## Your task
The required output is a word-for-word copy of the lines from the line bearing "Write part 2" through the line bearing "obj.data.transform(world)", inclusive, and no other lines.

--- Extracted material ---

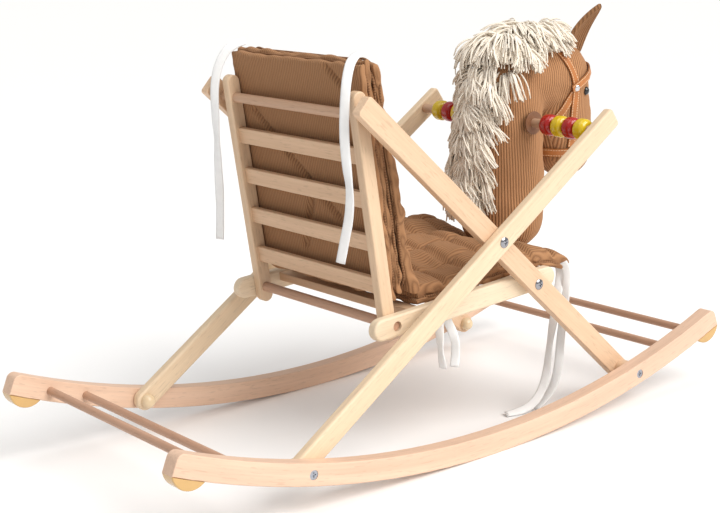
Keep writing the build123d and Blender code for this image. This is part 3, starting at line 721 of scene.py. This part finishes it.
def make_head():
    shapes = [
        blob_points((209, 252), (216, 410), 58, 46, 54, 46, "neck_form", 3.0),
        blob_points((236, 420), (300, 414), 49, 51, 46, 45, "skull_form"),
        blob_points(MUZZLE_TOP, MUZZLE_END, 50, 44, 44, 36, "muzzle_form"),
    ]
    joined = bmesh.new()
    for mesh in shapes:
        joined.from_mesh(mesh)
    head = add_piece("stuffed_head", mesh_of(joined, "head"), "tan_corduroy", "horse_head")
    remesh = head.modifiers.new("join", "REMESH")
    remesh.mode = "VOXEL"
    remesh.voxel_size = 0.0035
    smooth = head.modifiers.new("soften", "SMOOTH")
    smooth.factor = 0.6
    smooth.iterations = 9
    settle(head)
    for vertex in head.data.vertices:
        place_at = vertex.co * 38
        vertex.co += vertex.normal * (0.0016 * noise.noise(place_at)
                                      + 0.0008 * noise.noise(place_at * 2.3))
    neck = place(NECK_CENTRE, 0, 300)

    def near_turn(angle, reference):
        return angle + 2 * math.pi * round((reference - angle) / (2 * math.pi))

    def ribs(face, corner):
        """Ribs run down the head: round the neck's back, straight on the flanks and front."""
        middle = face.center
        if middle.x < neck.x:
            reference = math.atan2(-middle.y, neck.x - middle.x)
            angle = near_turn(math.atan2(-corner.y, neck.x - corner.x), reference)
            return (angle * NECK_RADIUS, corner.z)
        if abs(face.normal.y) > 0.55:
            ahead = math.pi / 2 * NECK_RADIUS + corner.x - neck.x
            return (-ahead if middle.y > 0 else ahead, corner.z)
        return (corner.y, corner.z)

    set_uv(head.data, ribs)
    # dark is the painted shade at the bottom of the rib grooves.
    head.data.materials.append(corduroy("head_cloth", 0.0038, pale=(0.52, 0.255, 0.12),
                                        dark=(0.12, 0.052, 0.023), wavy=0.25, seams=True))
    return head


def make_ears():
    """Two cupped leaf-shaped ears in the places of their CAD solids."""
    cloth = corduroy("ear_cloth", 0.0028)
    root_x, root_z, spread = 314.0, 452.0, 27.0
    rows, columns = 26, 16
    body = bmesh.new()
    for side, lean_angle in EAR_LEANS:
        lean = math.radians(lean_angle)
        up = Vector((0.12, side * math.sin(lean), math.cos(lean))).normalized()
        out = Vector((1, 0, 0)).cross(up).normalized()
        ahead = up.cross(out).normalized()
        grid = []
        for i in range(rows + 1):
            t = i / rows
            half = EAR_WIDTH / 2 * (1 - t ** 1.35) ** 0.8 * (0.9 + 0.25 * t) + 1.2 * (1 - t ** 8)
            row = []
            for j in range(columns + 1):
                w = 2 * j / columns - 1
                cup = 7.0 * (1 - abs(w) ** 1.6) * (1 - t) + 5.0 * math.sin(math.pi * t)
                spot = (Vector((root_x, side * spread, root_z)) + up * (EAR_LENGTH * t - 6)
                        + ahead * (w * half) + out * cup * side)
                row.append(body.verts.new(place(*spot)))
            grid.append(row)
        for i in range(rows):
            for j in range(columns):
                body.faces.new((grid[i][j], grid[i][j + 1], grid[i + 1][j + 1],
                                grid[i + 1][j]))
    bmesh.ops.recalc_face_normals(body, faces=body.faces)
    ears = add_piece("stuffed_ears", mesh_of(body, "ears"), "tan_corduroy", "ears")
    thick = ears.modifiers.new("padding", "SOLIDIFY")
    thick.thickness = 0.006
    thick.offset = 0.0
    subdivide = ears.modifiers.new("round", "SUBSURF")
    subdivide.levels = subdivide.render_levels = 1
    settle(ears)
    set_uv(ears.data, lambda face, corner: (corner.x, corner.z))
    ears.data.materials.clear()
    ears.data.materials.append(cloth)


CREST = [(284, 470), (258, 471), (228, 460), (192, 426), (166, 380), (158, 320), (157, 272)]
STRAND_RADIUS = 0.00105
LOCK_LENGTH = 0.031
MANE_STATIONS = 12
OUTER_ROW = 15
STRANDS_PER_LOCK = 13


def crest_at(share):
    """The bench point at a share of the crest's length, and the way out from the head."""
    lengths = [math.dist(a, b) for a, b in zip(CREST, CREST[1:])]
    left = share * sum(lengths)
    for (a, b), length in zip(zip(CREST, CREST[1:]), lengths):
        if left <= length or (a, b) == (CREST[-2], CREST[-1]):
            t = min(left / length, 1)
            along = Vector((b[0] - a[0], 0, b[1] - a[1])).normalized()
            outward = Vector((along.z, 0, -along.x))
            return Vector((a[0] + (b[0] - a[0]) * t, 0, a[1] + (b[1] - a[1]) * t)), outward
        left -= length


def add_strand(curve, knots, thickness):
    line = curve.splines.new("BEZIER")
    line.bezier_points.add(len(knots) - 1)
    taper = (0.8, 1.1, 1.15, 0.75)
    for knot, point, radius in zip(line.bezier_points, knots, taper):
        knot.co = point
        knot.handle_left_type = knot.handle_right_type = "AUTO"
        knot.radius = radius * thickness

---
--- Extracted material ---

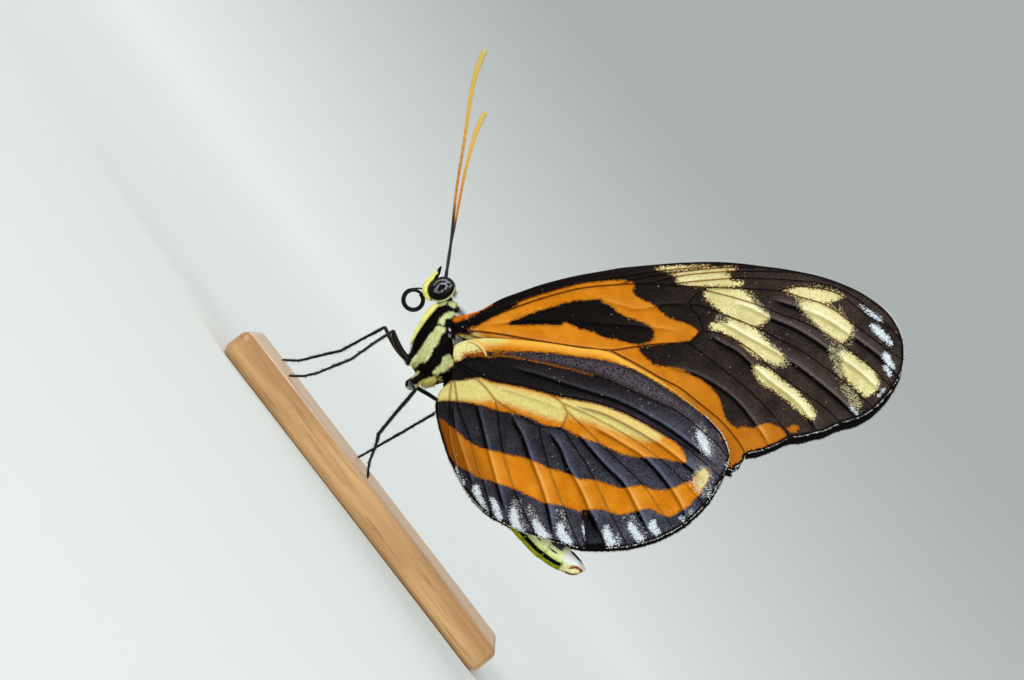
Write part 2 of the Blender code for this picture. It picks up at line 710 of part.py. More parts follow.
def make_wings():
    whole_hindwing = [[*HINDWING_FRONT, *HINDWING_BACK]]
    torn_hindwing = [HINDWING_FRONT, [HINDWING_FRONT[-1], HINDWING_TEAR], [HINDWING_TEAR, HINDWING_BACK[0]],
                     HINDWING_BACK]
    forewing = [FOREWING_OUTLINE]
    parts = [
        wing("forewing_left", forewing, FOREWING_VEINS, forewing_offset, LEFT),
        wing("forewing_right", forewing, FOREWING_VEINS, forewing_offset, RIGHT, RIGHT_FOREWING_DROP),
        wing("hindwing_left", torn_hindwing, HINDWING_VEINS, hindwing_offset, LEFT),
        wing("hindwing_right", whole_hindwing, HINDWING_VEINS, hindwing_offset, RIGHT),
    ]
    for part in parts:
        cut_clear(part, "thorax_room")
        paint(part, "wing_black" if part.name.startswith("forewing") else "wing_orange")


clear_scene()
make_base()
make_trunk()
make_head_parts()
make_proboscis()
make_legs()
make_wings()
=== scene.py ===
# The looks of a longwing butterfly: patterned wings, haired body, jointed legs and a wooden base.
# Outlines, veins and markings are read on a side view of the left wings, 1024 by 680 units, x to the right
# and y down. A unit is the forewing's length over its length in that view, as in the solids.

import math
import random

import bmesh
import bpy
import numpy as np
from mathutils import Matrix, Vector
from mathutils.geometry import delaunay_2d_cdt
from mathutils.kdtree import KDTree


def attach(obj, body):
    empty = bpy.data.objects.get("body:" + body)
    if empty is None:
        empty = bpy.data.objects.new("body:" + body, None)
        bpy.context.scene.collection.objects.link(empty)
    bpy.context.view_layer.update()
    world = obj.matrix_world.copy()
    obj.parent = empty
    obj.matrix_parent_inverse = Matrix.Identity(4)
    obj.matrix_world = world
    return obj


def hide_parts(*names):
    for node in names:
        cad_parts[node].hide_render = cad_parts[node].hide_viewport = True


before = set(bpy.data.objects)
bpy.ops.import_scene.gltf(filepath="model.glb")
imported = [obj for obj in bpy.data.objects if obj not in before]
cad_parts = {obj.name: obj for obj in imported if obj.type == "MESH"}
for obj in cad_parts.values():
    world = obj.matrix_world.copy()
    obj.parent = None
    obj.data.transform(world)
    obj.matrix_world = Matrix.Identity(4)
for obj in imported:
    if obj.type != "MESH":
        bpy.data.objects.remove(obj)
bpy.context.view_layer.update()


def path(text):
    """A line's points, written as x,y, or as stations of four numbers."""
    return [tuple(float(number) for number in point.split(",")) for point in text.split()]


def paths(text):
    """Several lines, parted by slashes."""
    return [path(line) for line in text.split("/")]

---

## Completed task
Write part 2 of the Blender code for this picture. It picks up at line 710 of part.py. More parts follow.
def make_wings():
    whole_hindwing = [[*HINDWING_FRONT, *HINDWING_BACK]]
    torn_hindwing = [HINDWING_FRONT, [HINDWING_FRONT[-1], HINDWING_TEAR], [HINDWING_TEAR, HINDWING_BACK[0]],
                     HINDWING_BACK]
    forewing = [FOREWING_OUTLINE]
    parts = [
        wing("forewing_left", forewing, FOREWING_VEINS, forewing_offset, LEFT),
        wing("forewing_right", forewing, FOREWING_VEINS, forewing_offset, RIGHT, RIGHT_FOREWING_DROP),
        wing("hindwing_left", torn_hindwing, HINDWING_VEINS, hindwing_offset, LEFT),
        wing("hindwing_right", whole_hindwing, HINDWING_VEINS, hindwing_offset, RIGHT),
    ]
    for part in parts:
        cut_clear(part, "thorax_room")
        paint(part, "wing_black" if part.name.startswith("forewing") else "wing_orange")


clear_scene()
make_base()
make_trunk()
make_head_parts()
make_proboscis()
make_legs()
make_wings()
=== scene.py ===
# The looks of a longwing butterfly: patterned wings, haired body, jointed legs and a wooden base.
# Outlines, veins and markings are read on a side view of the left wings, 1024 by 680 units, x to the right
# and y down. A unit is the forewing's length over its length in that view, as in the solids.

import math
import random

import bmesh
import bpy
import numpy as np
from mathutils import Matrix, Vector
from mathutils.geometry import delaunay_2d_cdt
from mathutils.kdtree import KDTree


def attach(obj, body):
    empty = bpy.data.objects.get("body:" + body)
    if empty is None:
        empty = bpy.data.objects.new("body:" + body, None)
        bpy.context.scene.collection.objects.link(empty)
    bpy.context.view_layer.update()
    world = obj.matrix_world.copy()
    obj.parent = empty
    obj.matrix_parent_inverse = Matrix.Identity(4)
    obj.matrix_world = world
    return obj


def hide_parts(*names):
    for node in names:
        cad_parts[node].hide_render = cad_parts[node].hide_viewport = True


before = set(bpy.data.objects)
bpy.ops.import_scene.gltf(filepath="model.glb")
imported = [obj for obj in bpy.data.objects if obj not in before]
cad_parts = {obj.name: obj for obj in imported if obj.type == "MESH"}
for obj in cad_parts.values():
    world = obj.matrix_world.copy()
    obj.parent = None
    obj.data.transform(world)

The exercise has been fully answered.